Soldiers share Army experiences, inspire kids
February 16, 2012
FORT STEWART, Ga. - Five Soldiers from 3rd Battalion, 69th Armor Regiment, 1st Heavy Brigade Combat Team, Third Infantry Division, braved the hallways of George Washington Carver Elementary School, Feb. 3, for the school's career day.
"We were invited to come to the career day at Washington Carver Elementary School," said Staff Sgt. Joshua Weaver, Co. B, 3/69 Armor. "We sat down with the class and showed them the different jobs there are in the Army, showed them the different uniforms and answered any questions they had. Most of the kids knew someone in the military so they already knew a little bit."
The kids sat in rapt attention as each Soldier walked through what they do in the Army. From infantryman to mechanic and scout to medic the group tried to provide a rounded look at what makes up today's Army."I thought it was a blast, it was a good chance for the kids to experience what we do in the Army to keep them safe," said Spc.
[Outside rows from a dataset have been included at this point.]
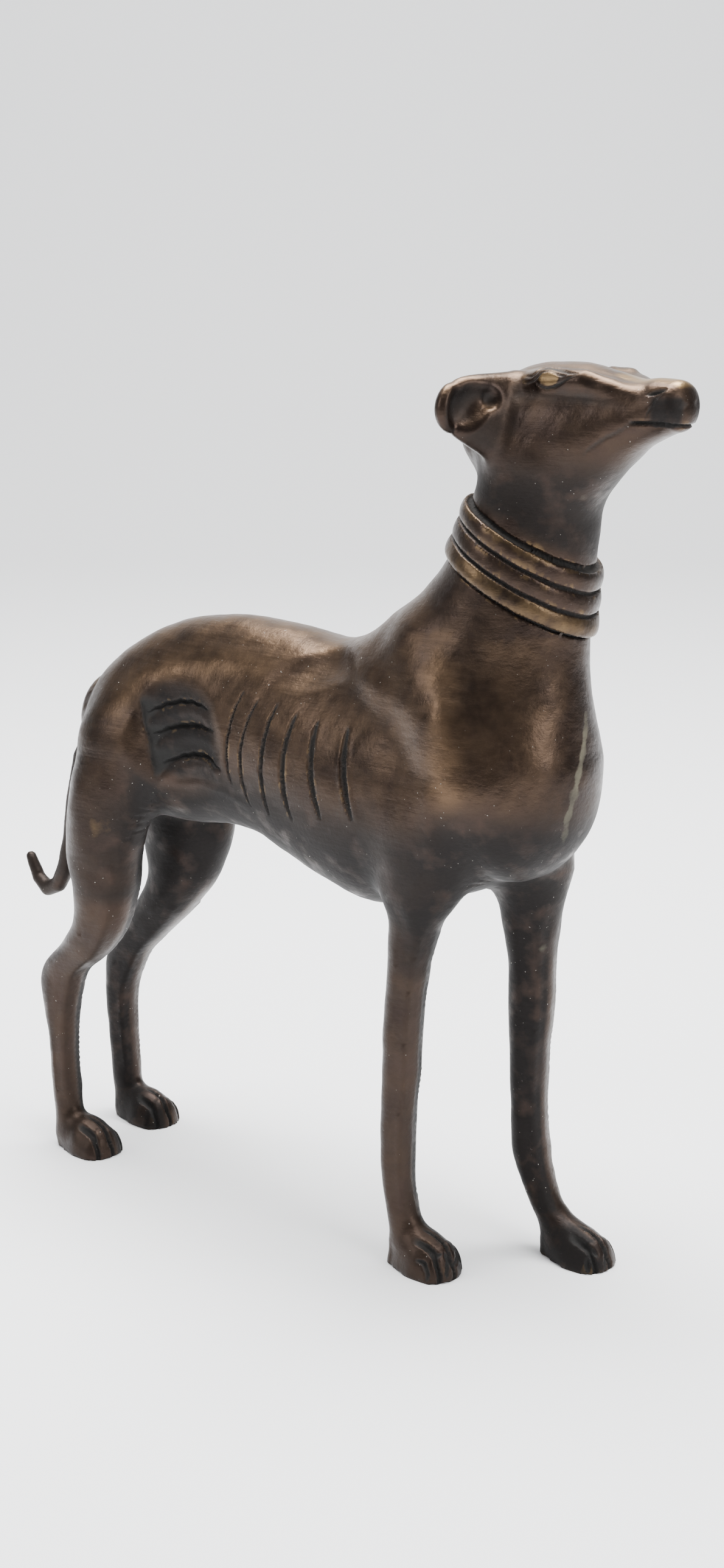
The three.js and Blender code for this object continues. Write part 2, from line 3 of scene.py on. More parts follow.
import bpy
import numpy as np
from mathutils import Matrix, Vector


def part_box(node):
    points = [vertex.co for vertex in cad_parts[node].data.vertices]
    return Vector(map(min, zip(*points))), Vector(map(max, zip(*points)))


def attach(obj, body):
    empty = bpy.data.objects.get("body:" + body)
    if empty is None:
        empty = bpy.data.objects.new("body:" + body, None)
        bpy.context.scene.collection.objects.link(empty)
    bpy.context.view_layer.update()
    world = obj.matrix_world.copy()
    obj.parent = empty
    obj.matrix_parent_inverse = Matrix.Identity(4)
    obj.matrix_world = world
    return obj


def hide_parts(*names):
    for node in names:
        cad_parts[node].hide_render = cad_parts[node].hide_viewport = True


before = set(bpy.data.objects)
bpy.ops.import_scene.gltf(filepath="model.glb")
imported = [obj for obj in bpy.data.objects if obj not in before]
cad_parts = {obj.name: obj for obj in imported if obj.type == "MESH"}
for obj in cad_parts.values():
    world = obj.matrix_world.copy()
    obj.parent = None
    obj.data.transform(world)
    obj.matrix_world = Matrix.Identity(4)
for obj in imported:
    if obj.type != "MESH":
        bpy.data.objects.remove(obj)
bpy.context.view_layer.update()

# The camera, with a lens of about 50 mm, stands ahead of the dog and to its right, a little higher than
# its head, and looks down at it. Metres and degrees.
LENS = 49.92
SENSOR = 36.0
CAMERA_AT = (0.59043, -0.67170, 0.39465)
CAMERA_TURN = 40.195
CAMERA_DOWN = 13.0
camera_data = bpy.data.cameras.new("camera")
camera_data.lens = LENS
camera_data.sensor_width = SENSOR
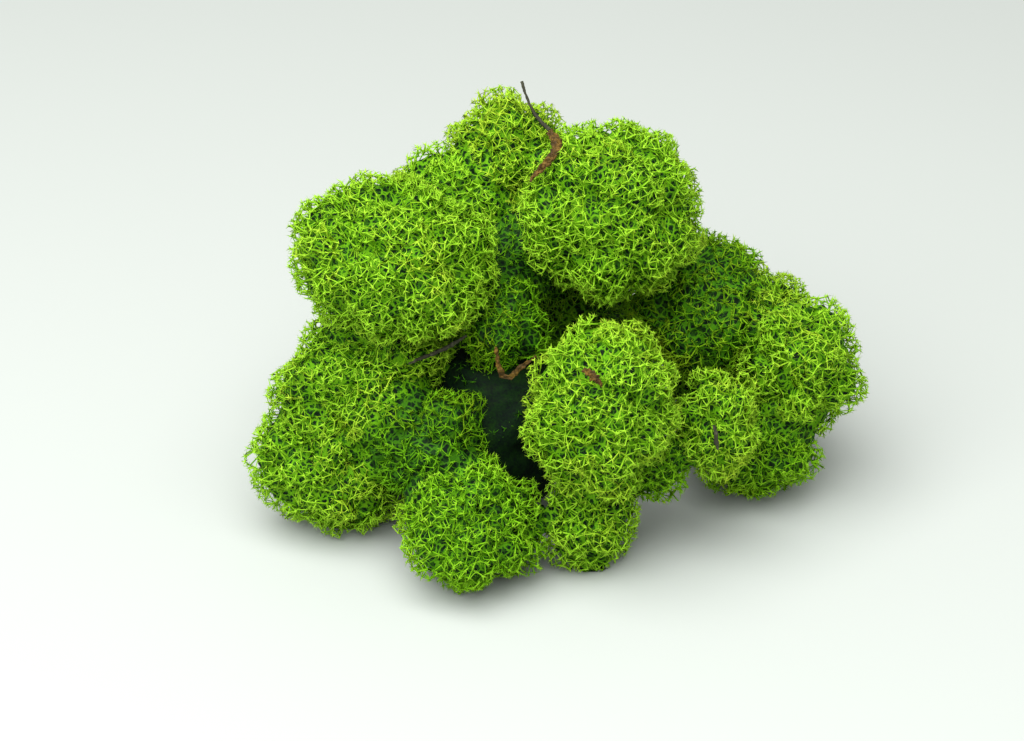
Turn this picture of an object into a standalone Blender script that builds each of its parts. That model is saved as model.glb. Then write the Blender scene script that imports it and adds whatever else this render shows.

David Vansandt, Headquarters and Headquarters Company, 3/69 Armor, then he laughed. "We had a lot of fun together and they asked a lot of questions."
One very serious question was asked by a 4th grader, "Can a tank take out a giant beanstalk?"
One Soldier responded quickly and confidently, "Yes, yes it can."
After their presentation, the Soldiers brought out the full Marne Standard for the kids to try on.
"The kids enjoyed being able to put on the gear," said Sgt. Jesse Mitchell, Co. E, 3/69 Armor. "They may see it a lot but they don't get a chance to wear it. Growing up as a kid, I always wondered what it was like to put Army gear on, and that's one of the reasons for me being here now."
The kids were so excited to try on the vest and see the various uniforms they wore that they went over their time limit. Both the children and the Soldiers left the class begrudgingly.
"I think it's important to get out to the communities especially being that Richmond Hill is so close to us," said Staff Sgt. Weaver, "It's a way to show that the Army is there to support."